Podemos inicialmente realizar o tão falado exercício da empatia e se colocar no lugar do outro. Como você se sentiria passando diariamente por essas situações citadas neste artigo? Provavelmente, se sentiria mal, não é mesmo?
Apesar de esse exercício ajudar, seria ingenuidade da minha parte achar que apenas se colocar no lugar do outro seria suficiente para desconstruir comportamentos tão enraizados. Sendo assim, quero falar de ações que demandam mais de nós.
Você conhece o importante exercício de reconhecer seus privilégios?
Vamos lá: Quando você precisa entrar em uma loja de departamentos você pensa inúmeras vezes que será seguido por um segurança? Ou então evita a todo custo fazer movimentos bruscos dentro da loja, fica longe das prateleiras e não abre bolsas ou sacolas para evitar acusações de roubo?
Quando você sai de casa para resolver um problema do dia a dia ou pegar uma condução, você evita usar bermudas e chinelos para ninguém pensar que você é um ladrão?
Você precisa evitar andar de mãos dadas com a pessoa que você ama por ter medo de sofrer alguma agressão física ou verbal?
Você precisa lutar (e lutar muito) para as pessoas respeitarem seu nome e os seus pronomes?
Você tem medo de ir até uma padaria, por exemplo, e ser agredido ou até morto por ser quem você é?
Talvez nenhuma dessas experiências que relatei acima faz parte da sua bolha, da sua vivência. Mas essas e outras situações infelizmente fazem parte da minha vida e de outros milhões de brasileiros e brasileiras que fazem parte de diversidades e minorias. Sendo assim, passe a olhar para os lados, para outras realidades que não são as suas.
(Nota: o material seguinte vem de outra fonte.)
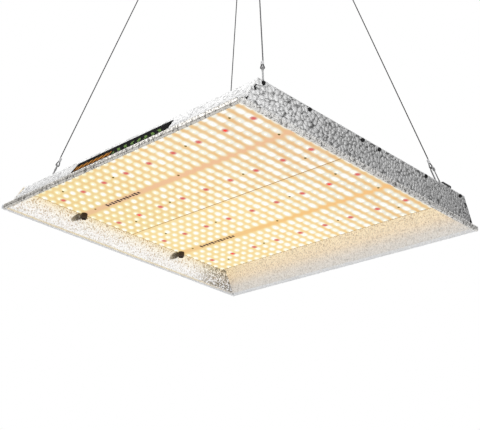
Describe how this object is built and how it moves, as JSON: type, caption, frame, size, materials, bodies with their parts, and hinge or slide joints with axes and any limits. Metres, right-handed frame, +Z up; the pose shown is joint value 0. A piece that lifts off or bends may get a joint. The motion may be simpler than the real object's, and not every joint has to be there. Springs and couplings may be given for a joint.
{
  "type": "led grow light",
  "caption": "Hanging LED grow light: square hammered-aluminium hood, white and red LED boards, driver with dimmer on top, and steel wires gathered on a snap hook.",
  "frame": {"origin": "centre of the hood's open rim, on the plane of the rim", "axes": "+Z up through the hood towards the hanging hook, X along the hood's longer side, LEDs face -Z"},
  "size_m": [0.49, 0.46, 0.8702],
  "materials": {
    "hammered_aluminium": "hammered, bright",
    "plain_aluminium": "plain mill finish",
    "board_white": "white solder mask",
    "black_steel": "black oxide",
    "black_plastic": "moulded, satin",
    "black_rubber": "matt",
    "driver_black": "black anodised",
    "circuit_green": "circuit board and parts",
    "bright_steel": "zinc plated",
    "wire_steel": "stranded wire",
    "label_black": "printed label"
  },
  "bodies": {
    "lamp": {"cable_gland_front": "black_plastic", "cable_gland_rear": "black_plastic", "cord_tie": "black_rubber", "dc_cable_front": "black_rubber", "dc_cable_rear": "black_rubber", "dimmer_box": "black_plastic", "dimmer_cable": "black_rubber", "dimmer_potentiometer": "circuit_green", "driver_case": "driver_black", "driver_circuit": "circuit_green", "driver_end_cap_left": "driver_black", "driver_end_cap_right": "driver_black", "driver_screw_1": "black_steel", "driver_screw_2": "black_steel", "driver_screw_3": "black_steel", "driver_screw_4": "black_steel", "end_plate_left": "hammered_aluminium", "end_plate_right": "hammered_aluminium", "end_plate_screw_left_1": "black_steel", "end_plate_screw_left_2": "black_steel", "end_plate_screw_left_3": "black_steel", "end_plate_screw_left_4": "black_steel", "end_plate_screw_left_5": "black_steel", "end_plate_screw_left_6": "black_steel", "end_plate_screw_right_1": "black_steel", "end_plate_screw_right_2": "black_steel", "end_plate_screw_right_3": "black_steel", "end_plate_screw_right_4": "black_steel", "end_plate_screw_right_5": "black_steel", "end_plate_screw_right_6": "black_steel", "gland_nut_front": "black_plastic", "gland_nut_rear": "black_plastic", "hanging_eye_front_left": "bright_steel", "hanging_eye_front_right": "bright_steel", "hanging_eye_rear_left": "bright_steel", "hanging_eye_rear_right": "bright_steel", "hanging_wire_front_left": "wire_steel", "hanging_wire_front_right": "wire_steel", "hanging_wire_rear_left": "wire_steel", "hanging_wire_rear_right": "wire_steel", "heat_spreader": "plain_aluminium", "hood_pan": "hammered_aluminium", "label_plate": "label_black", "led_board_front": "board_white", "led_board_rear": "board_white", "mains_cord": "black_rubber", "mains_plug": "black_rubber", "snap_hook_front_left": "bright_steel", "snap_hook_front_right": "bright_steel", "snap_hook_rear_left": "bright_steel", "snap_hook_rear_right": "bright_steel", "top_hook": "bright_steel"},
    "dimmer": {"dimmer_knob": "black_plastic", "dimmer_shaft": "plain_aluminium"},
    "top_gate": {"top_hook_gate": "bright_steel"},
    "gate_front_left": {"hook_gate_front_left": "bright_steel"},
    "gate_front_right": {"hook_gate_front_right": "bright_steel"},
    "gate_rear_left": {"hook_gate_rear_left": "bright_steel"},
    "gate_rear_right": {"hook_gate_rear_right": "bright_steel"}
  },
  "joints": [
    {"name": "dimmer_turn", "type": "hinge", "parent": "lamp", "child": "dimmer", "pos_m": [0.206, 0.191, 0.0549], "axis": [-1, 0, 0], "range_deg": [0, 270]},
    {"name": "gate_front_left_swing", "type": "hinge", "parent": "lamp", "child": "gate_front_left", "pos_m": [-0.21879, -0.16837, 0.07893], "axis": [-0.3988, -0.878, 0.2648], "range_deg": [0, 18]},
    {"name": "gate_front_right_swing", "type": "hinge", "parent": "lamp", "child": "gate_front_right", "pos_m": [0.21701, -0.17297, 0.07932], "axis": [0.7248, 0.681, 0.1047], "range_deg": [0, 18]},
    {"name": "gate_rear_left_swing", "type": "hinge", "parent": "lamp", "child": "gate_rear_left", "pos_m": [-0.21825, 0.17028, 0.07924], "axis": [-0.6573, -0.7532, -0.0255], "range_deg": [0, 18]},
    {"name": "gate_rear_right_swing", "type": "hinge", "parent": "lamp", "child": "gate_rear_right", "pos_m": [0.21792, 0.16554, 0.07793], "axis": [0.505, 0.7772, 0.3754], "range_deg": [0, 18]},
    {"name": "top_gate_swing", "type": "hinge", "parent": "lamp", "child": "top_gate", "pos_m": [-0.013, -0.027, 0.81672], "axis": [1, 0, 0], "range_deg": [0, 20]}
  ]
}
Não é possível combater preconceitos, discriminações, desigualdades sem reconhecer privilégios. No artigo de estreia citei Ricardo Sales, consultor de diversidade: “privilégio não é sobre culpa. É sobre responsabilidade”.
Depois de reconhecer seus privilégios, é hora de entender qual é seu papel nisso tudo. É necessário entender que o racismo não é um problema apenas para comunidade negra e a transfobia não é um problema apenas para a comunidade trans. Ou seja, esses e outros preconceitos são estruturais e sociais, sendo assim, eles também são seus problemas! Afinal, vivemos em sociedade, não é mesmo?
Mas para entender nosso papel e também como contribuir de maneira efetiva é necessário ter comprometimento na busca por informações, conhecimento qualificado e aprofundado!
Você sabe o que é sobre racismo estrutural? Sabe o que é capacitismo? Ou quais são as raízes e as diferentes manifestações do machismo? Me coloco na roda: qual é o meu conhecimento sobre os povos indígenas no Brasil? Por aí vai.
Mais do que se colocar no lugar do outro, empatia, como já disse Djamila Ribeiro, filósofa e escritora, é uma construção intelectual. Ou seja, é necessário ter o compromisso na busca por textos, livros e pesquisas que nos aproxime de realidades que não são as nossas. Ter o compromisso de conferir palestras, vídeos e filmes sobre diversidade e inclusão. Se possível, até integrar grupos de estudos sobre o assunto. É, sobretudo, ter o compromisso e sensibilidade de refletir e agir. Mudar comportamentos, atitudes.
Quando realmente existe compromisso nessa construção intelectual, é possível perceber e reconhecer de forma profunda como nossos preconceitos conscientes e inconscientes impactam a sociedade. Precisamos nos responsabilizar. Gosto muito dessa palavra. Se responsabilize pelas informações e pelo conhecimento que você consome sobre diversidade e inclusão.